The girl, on the other hand, faces a few different consequences. First, she’s “that girl,” you know the one who messed around with a boy (or boys).
Second, she will always question going on that walk. She will question whether or not she really said no. She will question the kiss. And the hug. And the phone call. She will always, always doubt herself.
Third, it was probably her fault. She probably shouldn’t have worn that dress or went on that walk or gave him the wrong idea. He is only a boy, after all.
Fourth, she feels unheard. She knows that that moment, no matter how far it did or did not go, is not something she wanted. But the proper channels, after listening to both sides of the story, cannot recognize what happened because what she is saying is something different than what he is saying.
So, instead of believing her, the proper channels dismiss the whole account. And they show that by letting him walk away: not only does he not face a suspension or jail time, but he also does not have to go through counseling, apologize or have his parents talk to him. Nothing happens to him from the outside or the inside.
The girl, though, will live with that story in her heart and her head for the rest of her life. She will never forget the moment she was forced to do something she did not want to do and she will also remember the moment that her voice was not heard or credited.
I’m not sure which consequence is worse, actually. I’m not sure if replaying that sexual event over and over and over in her head is worse. I’m not sure if the shame and questioning is worse. Or I’m not sure if the silencing is the worse.

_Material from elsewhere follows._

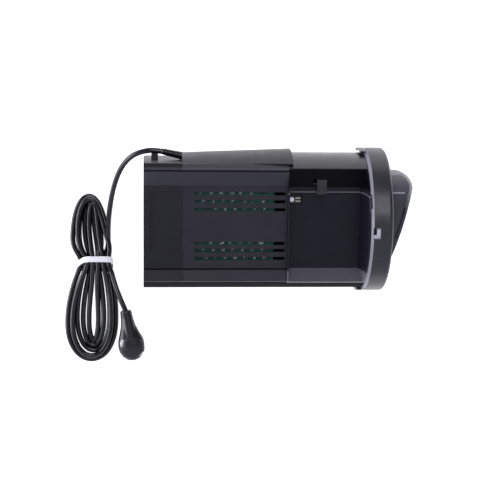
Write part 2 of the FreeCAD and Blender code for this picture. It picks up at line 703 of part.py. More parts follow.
def rounded_outline(points, z):
    """A closed outline whose corners are arcs."""
    points = [V(x, y, z) for x, y in points]
    count = len(points)
    arcs = []
    for i in range(count):
        corner = points[i]
        run_in, run_out = corner - points[i - 1], points[(i + 1) % count] - corner
        reach = 0.45 * min(run_in.Length, run_out.Length)
        half_turn = run_in.getAngle(run_out) / 2
        a = corner - V(run_in).normalize() * reach
        b = corner + V(run_out).normalize() * reach
        if half_turn < 0.01:
            arcs.append((a, None, b))
            continue
        radius = reach / math.tan(half_turn)
        inward = ((a + b) * 0.5 - corner).normalize()
        arcs.append((a, corner + inward * (math.hypot(radius, reach) - radius), b))
    edges = []
    for i, (a, middle, b) in enumerate(arcs):
        edges.append((Part.Arc(a, middle, b) if middle else Part.LineSegment(a, b)).toShape())
        edges.append(Part.LineSegment(b, arcs[(i + 1) % count][0]).toShape())
    return Part.Face(Part.Wire(edges))


def cord_hank():
    hank = rounded_outline(HANK_OUTLINE, 0.0).extrude(V(0, 0, HANK_H))
    under_tie = box(-300, -200, TIE_Y[0], TIE_Y[1], -1, HANK_LIFT)
    return hank.cut(under_tie)


def cord_tie():
    """A flat band round the waist of the hank, leaning so that its top is nearer the pump."""
    x0, x1 = -265.2, -222.8
    lean = V(0, TIE_Y[1] - TIE_W - TIE_Y[0], 0)
    y0 = TIE_Y[0]
    top, bottom = HANK_H + TIE_T, 0.0
    shift = lean * (1.0 / (top - bottom))

    def slab(xa, xb, za, zb):
        corners = [V(xa, y0, za) + shift * za, V(xa, y0 + TIE_W, za) + shift * za,
                   V(xa, y0 + TIE_W, zb) + shift * zb, V(xa, y0, zb) + shift * zb]
        return Part.Face(Part.makePolygon(corners + corners[:1])).extrude(V(xb - xa, 0, 0))

    outer = slab(x0 - TIE_T, x1 + TIE_T, bottom, top)
    return outer.cut(slab(x0, x1, HANK_LIFT - 0.1, HANK_H + 0.1))


def plug_place(shape):
    """From the plug's own frame, pins along -Z and in line along X, to where it lies, rolled over its neck."""
    shape.rotate(V(0, 0, 0), V(1, 0, 0), -PLUG_TILT)
    shape.rotate(V(0, 0, 0), V(0, 0, 1), PLUG_TURN)
    shape.rotate(V(0, 0, 0), plug_direction(PLUG_TURN + NECK_ANGLE), PLUG_ROLL)
    shape.translate(PLUG_FACE)
    return shape


def plug_direction(angle):
    return V(math.cos(math.radians(angle)), math.sin(math.radians(angle)), 0)


def plug_body():
    disc = Part.makeCylinder(PLUG_R, PLUG_RIM).fuse(
        Part.makeCone(PLUG_R, PLUG_BACK_R, PLUG_DEPTH - PLUG_RIM, V(0, 0, PLUG_RIM)))
    back = [e for e in disc.Edges if e.BoundBox.ZMin > PLUG_DEPTH - 0.1]
    disc = disc.makeFillet(5.0, back)
    out = plug_direction(NECK_ANGLE)
    neck = Part.makeCone(*NECK_R, 40.0, V(0, 0, 10.0) + out * 8.0, out)
    body = disc.fuse(neck).cut(fuse(clip_notches()))
    return plug_place(body.cut(Part.makeCompound(pin_cylinders())))


def clip_notches():
    """A notch down each flank, one on each side of the pins, for the earth contacts."""
    return [flank_strip(side, CLIP_W + 0.8, 3.2) for side in (-1, 1)]


def flank_strip(side, width, depth):
    """A strip of the flank's outer layer, as deep as depth, from the face to near the back."""
    slope = (PLUG_R - PLUG_BACK_R) / (PLUG_DEPTH - PLUG_RIM)
    corners = [(PLUG_R + 0.5, -1.0), (PLUG_R + 0.5, PLUG_RIM), (PLUG_R + 0.5 - slope * 10.0, PLUG_RIM + 10.0),
               (PLUG_R - depth - slope * 10.0, PLUG_RIM + 10.0), (PLUG_R - depth, PLUG_RIM),
               (PLUG_R - depth, -1.0)]
    points = [V(-width / 2, side * r, z) for r, z in corners]
    return Part.Face(Part.makePolygon(points + points[:1])).extrude(V(width, 0, 0))


def pin_cylinders():
    pins = []
    for side in (-1, 1):
        pin = Part.makeCylinder(PIN_R, PIN_LENGTH + 6.0, V(side * 9.5, 0, -PIN_LENGTH))
        tip = [e for e in pin.Edges if e.BoundBox.ZMax < -PIN_LENGTH + 0.01]
        pins.append(pin.makeFillet(1.2, tip))
    return pins


def plug_pins():
    return plug_place(Part.makeCompound(pin_cylinders()))


def plug_earth_clips():
    clips = []
    for side in (-1, 1):
        strip = flank_strip(side, CLIP_W, 3.2).cut(flank_strip(side, CLIP_W + 1.0, 1.2))
        clips.append(strip.common(Part.makeCylinder(PLUG_R, PLUG_DEPTH, V(0, 0, 0.4))))
    return plug_place(Part.makeCompound(clips))


def main():
    os.makedirs("parts", exist_ok=True)
    shapes = {
        "rear_shell": rear_shell(), "end_cap": end_cap(), "cap_screws": cap_screws(), "side_cover": side_cover(),
        "front_housing": front_housing(), "case_bosses": case_bosses(), "case_screws": case_screws(),
        "housing_seal": housing_seal(), "intake_grille": intake_grille(),
        "contact_block": contact_block(), "contact_screw": contact_screw(), "contact_strips": contact_strips(),
        "rear_foot": feet(0), "front_foot": feet(1), "foot_pads": foot_pads(),
        "bayonet_lugs": bayonet_lugs(), "lock_ring": lock_ring(), "seal_ring": seal_ring(),
        "outlet_nozzle": outlet_nozzle(), "outlet_grille": outlet_grille(),
        "motor_case": motor_case(), "motor_cover": motor_cover(), "rotor_can": rotor_can(),
        "stator_core": stator_core(), "stator_windings": stator_windings(),
        "rear_bush": bush(18.0, 25.0), "front_bush": bush(96.0, 103.5),
        "rotor_shaft": rotor_shaft(), "rotor_magnet": rotor_magnet(),
        "impeller": impeller(), "impeller_nut": impeller_nut(),
        "wire_grommet": wire_grommet(), "motor_leads": motor_leads(),
        "circuit_board": circuit_board(), "board_screws": board_screws(), "board_chips": board_chips(),
        "capacitors": capacitors(), "transformer": transformer(),
        "terminal_block": terminal_block(), "board_cable": board_cable(),
        "latch_tab": latch_tab(), "latch_spring": latch_spring(),
        "cord_clip": cord_clip(), "cable_gland": cable_gland(), "inner_lead": inner_lead(),
        "cord_lead": cord_tube("cord_lead", LEAD_ROUTE, CORD_R), "cord_hank": cord_hank(),
        "cord_tail": cord_tube("cord_tail", TAIL_ROUTE, CORD_R), "cord_tie": cord_tie(),
        "plug_body": plug_body(), "plug_pins": plug_pins(), "plug_earth_clips": plug_earth_clips(),
    }
    for name, shape in shapes.items():
        if not shape.isValid() or shape.Volume <= 0:
            print("bad shape:", name, shape.isValid(), shape.Volume)
        save(name, shape)


main()
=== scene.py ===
"""Looks of the wave maker pump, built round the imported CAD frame. Metres, in the CAD's own frame."""
import bmesh
import bpy
import json
import math
from mathutils import Matrix, Vector


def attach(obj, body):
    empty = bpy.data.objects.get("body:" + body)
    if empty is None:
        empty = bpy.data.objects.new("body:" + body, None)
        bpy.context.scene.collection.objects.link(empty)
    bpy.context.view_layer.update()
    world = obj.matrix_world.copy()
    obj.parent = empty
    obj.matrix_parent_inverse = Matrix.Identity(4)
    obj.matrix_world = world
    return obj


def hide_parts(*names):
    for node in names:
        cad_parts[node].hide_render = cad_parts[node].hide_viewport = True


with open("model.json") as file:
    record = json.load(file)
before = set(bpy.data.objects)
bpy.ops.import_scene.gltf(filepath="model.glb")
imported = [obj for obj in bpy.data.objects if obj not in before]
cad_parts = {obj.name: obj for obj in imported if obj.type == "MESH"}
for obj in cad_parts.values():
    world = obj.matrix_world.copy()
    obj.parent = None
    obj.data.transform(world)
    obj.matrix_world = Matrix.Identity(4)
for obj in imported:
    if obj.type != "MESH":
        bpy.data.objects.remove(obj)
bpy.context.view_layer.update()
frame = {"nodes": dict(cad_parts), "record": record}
NODES = frame["nodes"]

# Lengths are in metres, except in the routes and lists of the lead, the tie and the plug, which are in mm
MM = 0.001
AXIS_Z = 0.099
CORD_D = 0.0073
CORD_R = CORD_D / 2

# Camera, set from the body's axis: a point below the axis is in the middle of the view
CAMERA_DISTANCE = 1.8358
CAMERA_YAW = math.radians(4.4)
CAMERA_LEAN = math.radians(10.2)
CAMERA_AIM_X = -0.0369
CAMERA_AIM_DOWN = 0.0422
CAMERA_FOV = 2 * math.atan(25.0 / 137.0)


# ---------------------------------------------------------------- camera, lights and floor

def camera_axes():
    up = Vector((0, math.cos(CAMERA_LEAN), -math.sin(CAMERA_LEAN)))
    out = Vector((0, math.sin(CAMERA_LEAN), math.cos(CAMERA_LEAN)))
    right = Vector((math.cos(CAMERA_YAW), 0, 0)) + out * math.sin(CAMERA_YAW)
    back = out * math.cos(CAMERA_YAW) - Vector((math.sin(CAMERA_YAW), 0, 0))
    return right, up, back


def make_camera():
    right, up, back = camera_axes()
    data = bpy.data.cameras.new("camera")
    data.sensor_width = 36.0
    data.lens = 18.0 / math.tan(CAMERA_FOV / 2)
    data.dof.use_dof = False
    cam = bpy.data.objects.new("camera", data)
    bpy.context.scene.collection.objects.link(cam)
    aim = Vector((CAMERA_AIM_X, 0, AXIS_Z)) - up * CAMERA_AIM_DOWN
    cam.location = aim + back * CAMERA_DISTANCE
    cam.rotation_mode = "QUATERNION"
    cam.rotation_quaternion = Matrix((right, up, back)).transposed().to_quaternion()
    bpy.context.scene.camera = cam


def area_light(name, location, target, size, power, colour=(1, 1, 1)):
    data = bpy.data.lights.new(name, "AREA")
    data.shape = "RECTANGLE"
    data.size, data.size_y = size
    data.energy = power
    data.color = colour
    light = bpy.data.objects.new(name, data)
    light.location = location
    light.rotation_euler = (Vector(target) - Vector(location)).to_track_quat("-Z", "Y").to_euler()
    bpy.context.scene.collection.objects.link(light)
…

Because ultimately, what she’s learned is that only what he said matters. Her body doesn’t matter, her desires don’t matter and her voice doesn’t matter.
I have to say that I am really glad that this is not my story. I’m really glad that I had a boy who was decent human being and could respect the fact that I said, “no” at the moment I did.
And I also know that my heart and my voice has to go out for those girls whose story ended up differently than mine. Because if my sister does not have a voice and I do, then I should speak up for her.